-------- Entries shown --------
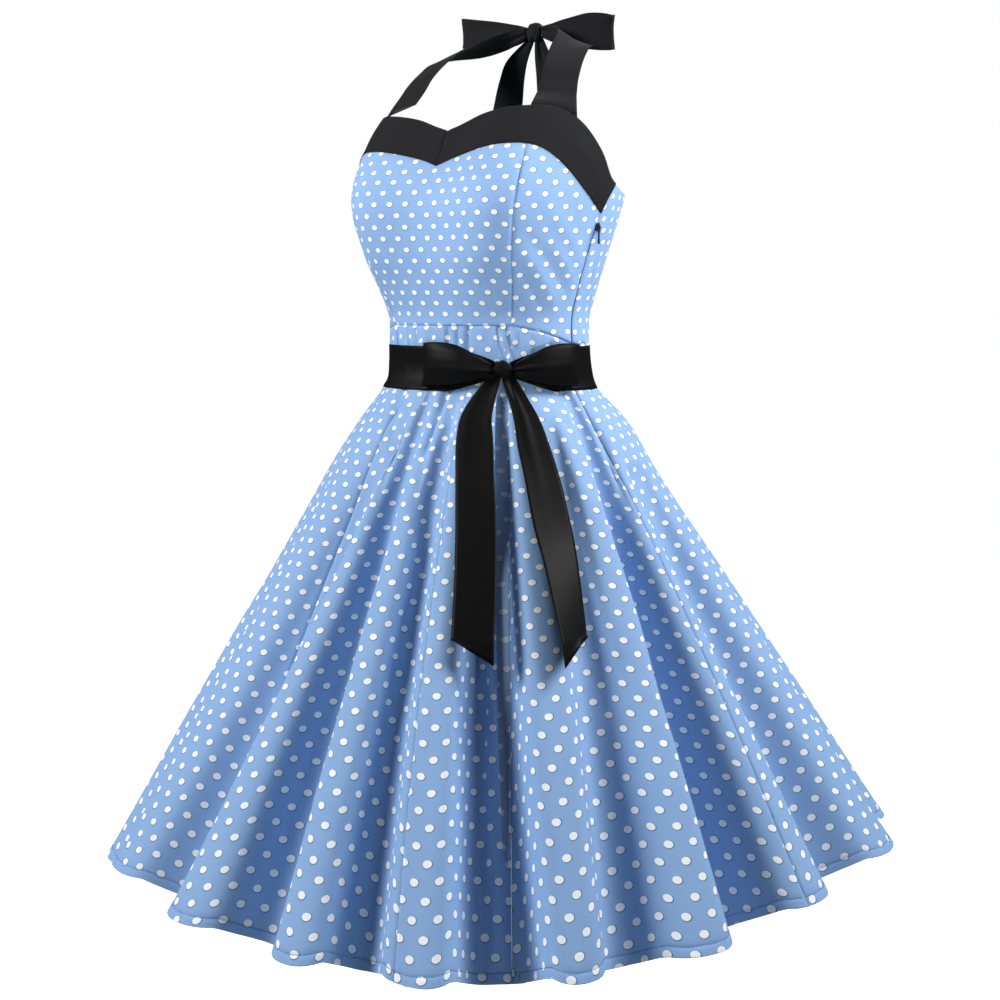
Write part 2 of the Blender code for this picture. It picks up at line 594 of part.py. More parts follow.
def front_bow():
    place, along, out = waist_frame(KNOT_TURN, KNOT_HEIGHT)
    centre = place + out * (KNOT_OUT + KNOT_SIZE[1] / 2)
    up = UPWARD
    knot("sash_knot", centre, along, up, out, KNOT_SIZE, "black_satin")
    sash_loop("sash_loop_right", SASH_LOOP_RIGHT, -1)
    sash_loop("sash_loop_left", SASH_LOOP_LEFT, 1)
    hang_tail("sash_tail_right", SASH_TAIL_RIGHT, -1)
    hang_tail("sash_tail_left", SASH_TAIL_LEFT, 1)


def hang_tail(name, table, slant):
    # The ribbon lies over the skirt's ridges and bridges its valleys.
    flip = {k: tuple(reversed(v)) for k, v in table.items()}
    heights = np.array(table["height"])
    fine = np.interp(np.linspace(0, 1, TAIL_ROWS), np.linspace(0, 1, len(heights)), heights)
    turn, width, away, twist = (read(flip, "height", c, fine) for c in ("turn", "width", "out", "twist"))
    middle, along, out = waist_frame(turn, fine, False)
    middle = middle + out * away[:, None]
    twist = np.radians(twist)[:, None]
    across = along * np.cos(twist) + out * np.sin(twist)
    offsets = np.linspace(-0.5, 0.5, RIBBON_COLUMNS)
    points = middle[:, None] + across[:, None] * (width[:, None] * offsets)[..., None]
    points[-1, :, 2] += slant * TAIL_SLANT * offsets * 2
    ribbon(name, points)


# ---- halter straps and the bow at the nape ----
def halter_strap(name, side):
    turns = np.linspace(STRAP_FROM, STRAP_TO, RIBBON_COLUMNS)
    base = bodice_point(turns, edge("top", turns))
    base = base - normals(bodice_point, turns, edge("top", turns)) * COTTON / 2
    base[:, 2] += 0.0012
    table = {"step": np.linspace(0, 1, len(STRAP["inner_x"])), **STRAP}
    step = np.linspace(0, 1, 13)
    inner_edge = np.stack([read(table, "step", c, step) for c in ("inner_x", "inner_y", "inner_z")], -1)
    outer_edge = np.stack([read(table, "step", c, step) for c in ("outer_x", "outer_y", "outer_z")], -1)
    across = np.linspace(0, 1, RIBBON_COLUMNS)[:, None]
    points = inner_edge[:, None] * (1 - across) + outer_edge[:, None] * across
    points = np.concatenate([base[None], points])
    facing = grid_normals(points)
    half = RIBBON / 2
    outer = points + facing * half
    inner = points - facing * half
    mirror = np.array((side, 1, 1))
    wall(name, outer * mirror, inner * mirror, "black_cotton")


def nape_bow():
    up = UPWARD
    along = np.array((1.0, 0.0, 0.0))
    out = np.array((0.0, 1.0, 0.0))
    nape = np.array(NAPE)
    knot("neck_knot", nape + out * NAPE_KNOT_OUT, along, up, out, NAPE_KNOT_SIZE, "black_cotton")
    for name, table, side in (
        ("neck_loop_left", NAPE_LOOP_LEFT, 1),
        ("neck_loop_right", NAPE_LOOP_RIGHT, -1),
    ):
        step = np.linspace(0, 1, 19)
        loop = {"step": np.linspace(0, 1, len(table["side"])), **table}
        sideways, away, height, width = (
            read(loop, "step", c, step) for c in ("side", "out", "height", "width")
        )
        sideways = side * sideways
        middle = nape + along * sideways[:, None] + out * away[:, None] + up * height[:, None]
        strip(name, middle, np.tile(up, (len(step), 1)), width, "black_cotton")
    for name, table in (("neck_tail_left", NAPE_TAIL_LEFT), ("neck_tail_right", NAPE_TAIL_RIGHT)):
        flip = {k: tuple(reversed(v)) for k, v in table.items()}
        height = np.linspace(table["height"][0], table["height"][-1], 11)
        sideways, away, width = (read(flip, "height", c, height) for c in ("side", "out", "width"))
        middle = nape + along * sideways[:, None] + out * away[:, None] + up * height[:, None]
        strip(name, middle, np.tile(along, (len(height), 1)), width, "black_cotton")


# ---- side zip ----
def zip_frame():
    # Where the slider sits on the wearer's left side seam: place, round, up and out.
    shares = np.linspace(0.5, 1.0, 200)
    turns = bodice_seam("side", shares, 1)
    heights = bodice_height(turns, shares)
    turn = np.interp(SLIDER_HEIGHT, heights, turns)
    place = bodice_point(turn, SLIDER_HEIGHT)
    out = normals(bodice_point, np.array(turn), np.array(SLIDER_HEIGHT))
    across = unit(np.cross(UPWARD, out))
    return place, across, np.cross(out, across), out


def zip_tape():
    # The tape lies inside the seam, from below the band down into the skirt.
    shares = np.array(LOWER_SHARES[::-1])
    turns = bodice_seam("side", shares, 1)
    heights = bodice_height(turns, shares)
    place = bodice_point(turns, heights)
    out = normals(bodice_point, turns, heights)
    levels = np.array([q for q in SKIRT_SHARES if 0 < q <= ZIP_DOWN])
    hem_turn, waist_turn = SEAM_TURNS[2], SEAM_TURNS_WAIST[2]
    skirt_turns = waist_turn + (hem_turn - waist_turn) * levels
    place = np.concatenate([place, skirt_point(skirt_turns, levels)])
    out = np.concatenate([out, normals(skirt_point, skirt_turns, levels)])
    across = unit(np.cross(UPWARD, out))
    face = place - out * (COTTON + 2 * SEAM_GAP)
    sides = np.array((-0.5, 0.5)) * ZIP_TAPE
    points = face[:, None] + across[:, None] * sides[:, None]
    wall("zip_tape", points, points - out[:, None] * ZIP_TAPE_THICK, "navy_tape")


def cut(target, name, bm):
    # A hidden cutter and the Boolean that uses it.
    mesh = bpy.data.meshes.new(name)
    bm.to_mesh(mesh)
    bm.free()
    cutter = bpy.data.objects.new(name, mesh)
    cutter.hide_render = True
    cutter.display_type = "WIRE"
    bpy.context.scene.collection.objects.link(cutter)
    boolean = target.modifiers.new(name, "BOOLEAN")
    boolean.operation = "DIFFERENCE"
    boolean.solver = "EXACT"
    boolean.object = cutter
    return cutter


def turned(bm, place, across, up, out):
    for v in bm.verts:
        v.co = place + across * v.co.x + up * v.co.y + out * v.co.z


def zip_slider():
    place, across, up, out = zip_frame()
    bm = bmesh.new()
    bmesh.ops.create_cube(bm, size=1.0)
    bmesh.ops.scale(bm, vec=SLIDER_SIZE, verts=bm.verts)
    bmesh.ops.translate(bm, vec=(0, 0, SEAM_GAP + SLIDER_SIZE[2] / 2), verts=bm.verts)
    corners = [e for e in bm.edges if abs((e.verts[0].co - e.verts[1].co).z) > SLIDER_SIZE[2] / 2]
    bmesh.ops.bevel(bm, geom=corners, offset=0.0014, segments=2, profile=0.5, affect="EDGES")
    top = max(bm.faces, key=lambda f: f.calc_center_median().z)
    made = bmesh.ops.extrude_discrete_faces(bm, faces=[top])["faces"]
    for v in made[0].verts:
        v.co.x *= ARCH_SIZE[0] / SLIDER_SIZE[0]
        v.co.y *= ARCH_SIZE[1] / SLIDER_SIZE[1]
    made = bmesh.ops.extrude_discrete_faces(bm, faces=made)["faces"]
    bmesh.ops.translate(bm, vec=(0, 0, ARCH_SIZE[2]), verts=made[0].verts)
    turned(bm, place, across, up, out)
    slider = finish("zip_slider", bm, "zip_metal", smooth=False)
    bm = bmesh.new()
    bmesh.ops.create_cone(
        bm, cap_ends=True, segments=10, radius1=ARCH_HOLE, radius2=ARCH_HOLE, depth=SLIDER_SIZE[0] * 2
    )
    for v in bm.verts:
        v.co.x, v.co.z = v.co.z, v.co.x + hinge_out()
    bmesh.ops.recalc_face_normals(bm, faces=bm.faces)
    turned(bm, place, across, up, out)
    cut(slider, "slider_eye", bm)


def hinge_out():
    # How far the hinge line stands out from the cloth.
    return SEAM_GAP + SLIDER_SIZE[2] + ARCH_HOLE


def zip_pull():
    # The pull hangs straight down from the bridge, which passes through its eye.
    place, across, up, out = zip_frame()
    hinge = place + out * hinge_out()
    level = unit(out * (1, 1, 0))
    below = np.array(PULL["below"])
    half = np.array(PULL["half"])
    points = np.stack([np.stack([-half, -below], -1), np.stack([half, -below], -1)], 1)
    spots = across * points[..., :1] + UPWARD * points[..., 1:]
    pull = wall("zip_pull", spots + level * PULL_THICK / 2, spots - level * PULL_THICK / 2, "zip_metal")
    pull.location = hinge
    width, start, stop = PULL_WINDOW
    bm = bmesh.new()
    bmesh.ops.create_cube(bm, size=1.0)
    bmesh.ops.scale(bm, vec=(width, PULL_THICK * 4, stop - start), verts=bm.verts)
    bmesh.ops.translate(bm, vec=(0, 0, -(start + stop) / 2), verts=bm.verts)
    for v in bm.verts:
        v.co = across * v.co.x + level * v.co.y + UPWARD * v.co.z
    if bm.calc_volume(signed=True) < 0:
        bmesh.ops.reverse_faces(bm, faces=bm.faces)
    cut(pull, "pull_eye", bm).location = hinge


def main():
    for old in list(bpy.data.objects):
        bpy.data.objects.remove(old)
    centre, left, right = bodice()
    bust_band(centre, left, right)
    columns = skirt()
    sash(columns)
    front_bow()
    halter_strap("halter_strap_left", 1)
    halter_strap("halter_strap_right", -1)
    nape_bow()
    zip_tape()
    zip_slider()
    zip_pull()


main()
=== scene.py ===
# Halter dress in spot print cotton with a satin ribbon sash, for Blender 4.5.
# Metres, +Z up. The front faces -Y and the wearer's left is +X.
# A place on the dress is given by its turn, in degrees round from centre front towards the
# wearer's left, and by a height or a share of the way down.
from math import radians

import bmesh
import bpy
import numpy as np
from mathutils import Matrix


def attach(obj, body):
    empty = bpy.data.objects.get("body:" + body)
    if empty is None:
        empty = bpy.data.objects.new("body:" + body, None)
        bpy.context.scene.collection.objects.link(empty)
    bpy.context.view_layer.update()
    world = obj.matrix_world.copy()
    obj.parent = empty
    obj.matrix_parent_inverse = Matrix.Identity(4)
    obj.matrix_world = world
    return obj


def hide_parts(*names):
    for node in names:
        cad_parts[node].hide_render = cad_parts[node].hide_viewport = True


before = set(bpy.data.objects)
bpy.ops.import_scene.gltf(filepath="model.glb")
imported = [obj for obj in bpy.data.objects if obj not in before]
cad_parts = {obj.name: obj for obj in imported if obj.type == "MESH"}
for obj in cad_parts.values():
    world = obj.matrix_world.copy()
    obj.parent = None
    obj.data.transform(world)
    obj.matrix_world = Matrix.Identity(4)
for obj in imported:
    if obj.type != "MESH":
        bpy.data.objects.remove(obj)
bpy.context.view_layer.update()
scene = bpy.context.scene
print("frame loaded:", len(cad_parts), "nodes")

cloth = {
    "seamGap": 0.0003,
    "cottonThick": 0.0009,
    "seamDip": 0.0011,  # how far the cloth dips into a seam
    "dipWide": 0.0015,
    "turnedDeep": 0.0022,  # how far inside a turned edge lies
    "allowance": 0.011,
    "near": (0.0, 0.0006, 0.0013, 0.0022, 0.0036),  # places of the lines of points beside an edge
    "foldIn": 0.0004,  # from a turned edge to where the cloth is back on itself
    "hairline": 0.00004,  # between two pieces at their seam
}
upward = np.array((0.0, 0.0, 1.0))

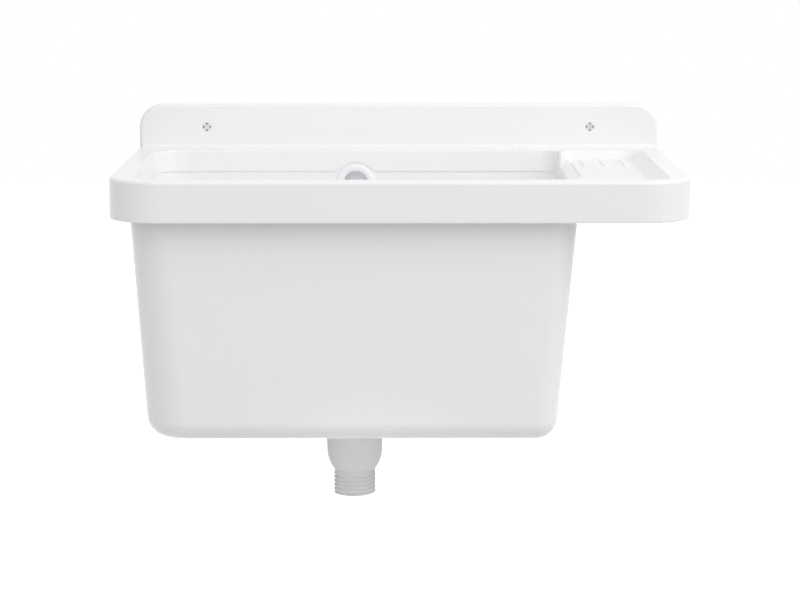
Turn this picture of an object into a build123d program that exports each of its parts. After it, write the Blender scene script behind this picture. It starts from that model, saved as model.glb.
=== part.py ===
from build123d import *
import os
from math import atan2, cos, radians, sin, tan

# A wall-hung utility basin: one plastic moulding with a deep bowl, a soap tray beside it
# and a back plate, with its screws, its overflow fitting and its waste fitting.
# X runs to the right, Y into the wall, Z up. The origin is on the wall, midway between
# the two screw holes. All sizes are in millimetres.

os.makedirs("parts", exist_ok=True)

# Rim and back plate
basin_width = 600
basin_depth = 400
wall = 3.5
apron_height = 43
rim_corner_radius = 57
rim_edge_radius = 4
apron_foot_radius = 1.5
plate_height = 49
plate_thickness = 10
plate_corner_radius = 27
plate_edge_radius = 4
plate_foot_radius = 2.5
plate_rib_count = 5
rib_thickness = 2.5

# Wall fixing
screw_spacing = 444
screw_below_plate_top = 26.5
screw_diameter = 5
screw_length = 50
screw_head_diameter = 10
screw_head_height = 2.8
screw_tip_length = 6
screw_hole_clearance = 0.3
screw_boss_diameter = 18
wall_plug_diameter = 8
wall_plug_length = 40
wall_plug_slit = 1.2
wall_plug_slit_length = 17
cross_recess_width = 4.6
cross_recess_slot = 1
cross_recess_depth = 2

# Bowl
left_strip = 22.5
front_strip = 20
back_strip = 47
tub_depth = 276
floor_thickness = 4
left_draft = 3.6
right_draft = 4.9
front_back_draft = 4.2
left_corner_radius = 40
right_corner_radius = 20
tub_foot_radius = 22
bowl_edge_radius = 2

# Raised band round the top of the bowl, which arches over the overflow
band_height = 24
band_thickness = 1.2
arch_gap = 2
arch_flare_radius = 8

# Soap tray
tray_divider = 5
tray_width = 90.5
right_strip = 22.5
tray_back_setback = 2
tray_depth = 10.5
tray_corner_radius = 20
tray_side_run = 16
tray_end_run = 9
tray_floor_radius = 7
lip_run = 12
lip_drop = 4.5
lip_edge_radius = 2
tray_divider_length = 22
kerb_width = 5
kerb_height = 1.4
kerb_length = 180
kerb_setback = 200
soap_rib_count = 3
soap_rib_spacing = 22.5
soap_rib_start = 12
soap_rib_length = 70
soap_rib_width = 5
soap_rib_height = 1.6
soap_rib_end_gap = 4
rib_flank_angle = 30
under_rib_height = 22
under_rib_count = 3

# Overflow fitting
overflow_drop = 37.7
overflow_bore = 28
overflow_flange_diameter = 44
overflow_flange_thickness = 3
sleeve_wall = 2
sleeve_clearance = 0.3
sleeve_reach = 16
gasket_thickness = 2.5
gasket_diameter = 48
elbow_flange_thickness = 3.5
elbow_diameter = 38
elbow_back_wall = 2.5
elbow_axis_reach = 26

# Overflow hose and its two screwed joints
hose_bore = 18.6
hose_root_diameter = 21.6
hose_crest_diameter = 25
hose_cuff_diameter = 23
hose_cuff_length = 34
hose_bend_radius = 58
hose_rib_pitch = 4.5
hose_rib_crest = 1.8
hose_rib_flank = 0.9
hose_insert = 14
hose_clearance = 0.3
joint_stub_diameter = 30
joint_stub_length = 22
hose_stop_depth = 14
hose_stop_bore = 19
joint_thread_clearance = 0.3
nut_diameter = 37
nut_overlap = 11
nut_lip = 3
nut_grip_count = 12
nut_grip_depth = 0.9
seal_height = 3.5
seal_squeeze = 0.05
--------
▶ [Exercise prompt] Extract the lines from the line with "pull.location = hinge" through the line with "bpy.context.scene.collection.objects.link(empty)". Keep both of those lines, copy everything exactly, and add nothing.

▶ [In response]
    pull.location = hinge
    width, start, stop = PULL_WINDOW
    bm = bmesh.new()
    bmesh.ops.create_cube(bm, size=1.0)
    bmesh.ops.scale(bm, vec=(width, PULL_THICK * 4, stop - start), verts=bm.verts)
    bmesh.ops.translate(bm, vec=(0, 0, -(start + stop) / 2), verts=bm.verts)
    for v in bm.verts:
        v.co = across * v.co.x + level * v.co.y + UPWARD * v.co.z
    if bm.calc_volume(signed=True) < 0:
        bmesh.ops.reverse_faces(bm, faces=bm.faces)
    cut(pull, "pull_eye", bm).location = hinge


def main():
    for old in list(bpy.data.objects):
        bpy.data.objects.remove(old)
    centre, left, right = bodice()
    bust_band(centre, left, right)
    columns = skirt()
    sash(columns)
    front_bow()
    halter_strap("halter_strap_left", 1)
    halter_strap("halter_strap_right", -1)
    nape_bow()
    zip_tape()
    zip_slider()
    zip_pull()


main()
=== scene.py ===
# Halter dress in spot print cotton with a satin ribbon sash, for Blender 4.5.
# Metres, +Z up. The front faces -Y and the wearer's left is +X.
# A place on the dress is given by its turn, in degrees round from centre front towards the
# wearer's left, and by a height or a share of the way down.
from math import radians

import bmesh
import bpy
import numpy as np
from mathutils import Matrix


def attach(obj, body):
    empty = bpy.data.objects.get("body:" + body)
    if empty is None:
        empty = bpy.data.objects.new("body:" + body, None)
        bpy.context.scene.collection.objects.link(empty)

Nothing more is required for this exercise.